Of course, the topic of ring roads is not only a story in Central Europe. Therefore we opened the call for a global discourse. We received several papers, and eventually selected two of them. One is a European case as well, Nikšić in Montenegro. Vladimir Bojković’s paper on this city was included because it presents a special case of a settlement, unquestionably a small town, yet designed from the “moment of its birth” as an ideal regulated urban organism. The other is, in geographic terms, a radically different location. The paper from Cornelius Van der Westhuizen about Pretoria is, nonetheless, an extremely useful insight for the present topic, as it reveals the difference between Central European and “Global” urbanism. The first is deeply rooted in the historical dependence, the second is more a story of the 20th century urban planning, a form developed in the USA and imported by local planners in the whole word.
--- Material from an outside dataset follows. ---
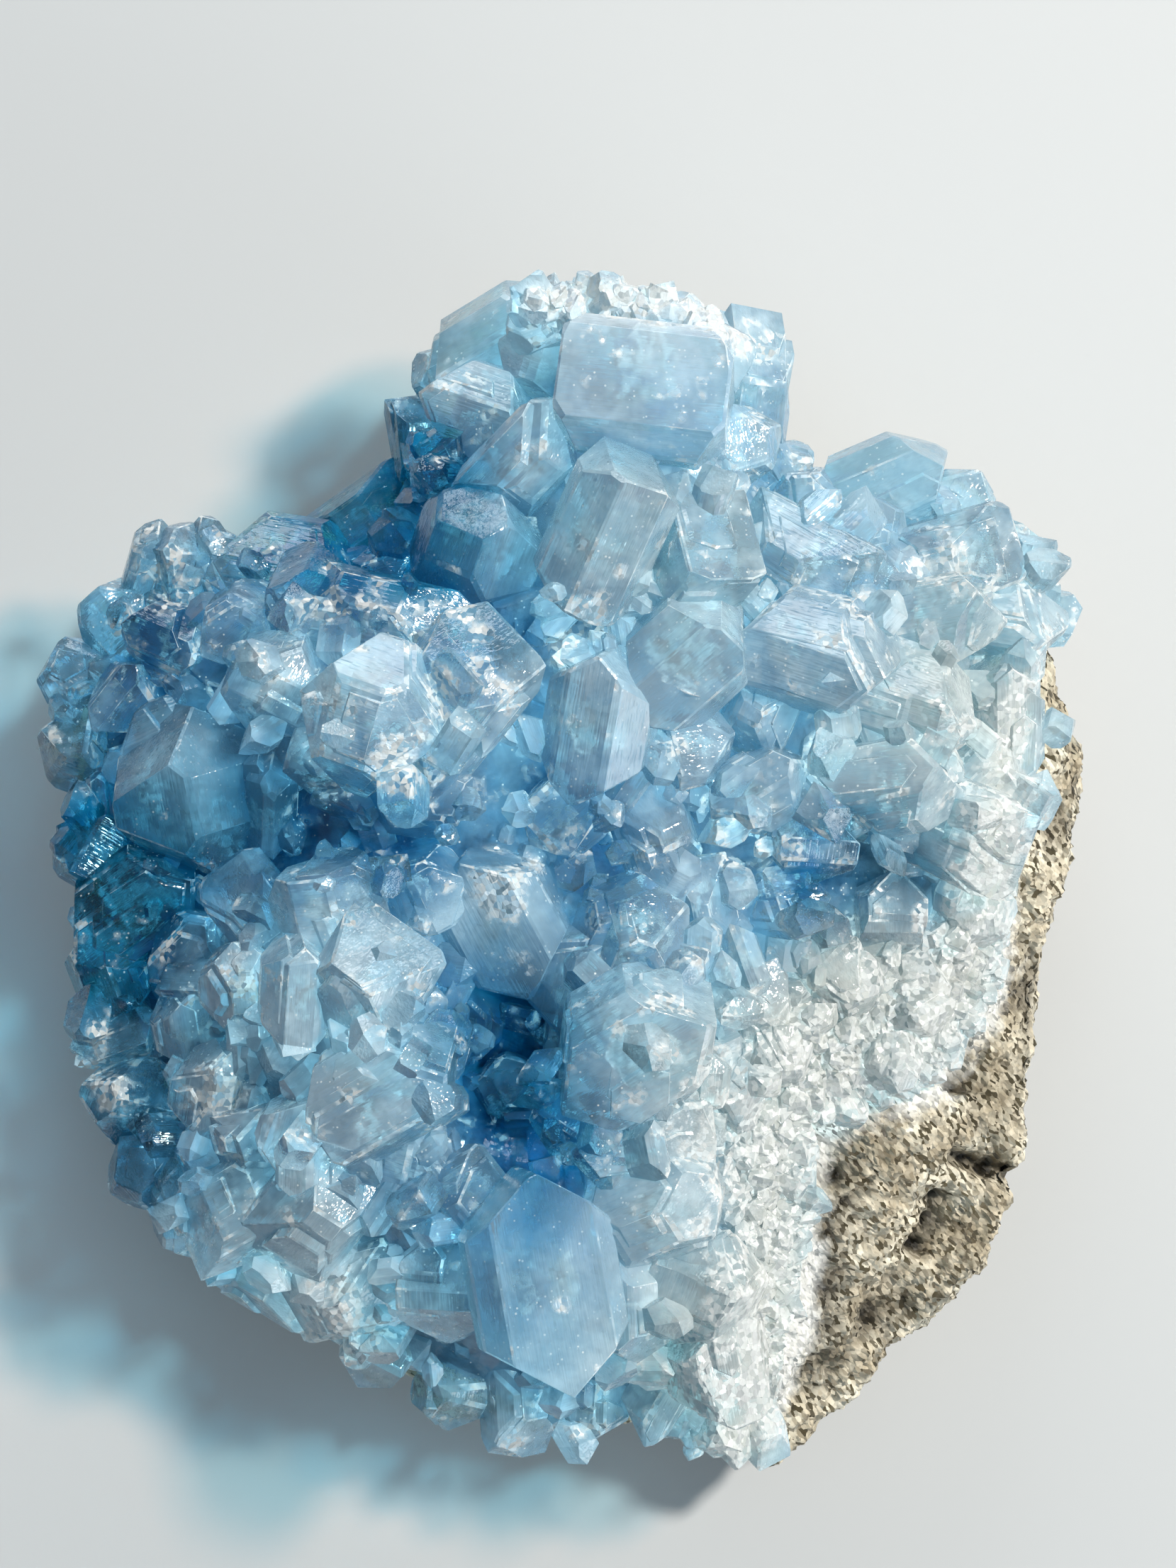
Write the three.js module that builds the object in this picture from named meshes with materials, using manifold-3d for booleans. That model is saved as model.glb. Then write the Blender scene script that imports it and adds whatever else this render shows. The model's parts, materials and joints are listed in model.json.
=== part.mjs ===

It is clear that a thematic journal issue cannot provide a long-term comparison of the subject. It cannot clarify in detail the changing concepts of boulevards of each period, since even one aspect, like for example the management of green areas, traffic, or monumental architecture, would require separate analysis. The most important result of the issue was to uncover and define these aspects toward the future, and no less to present excellent case studies for further comparative studies. Yet even if no further perspectives are forthcoming, no less valuable is that this special heritage of Central-European cities has gained a new international forum for discussion.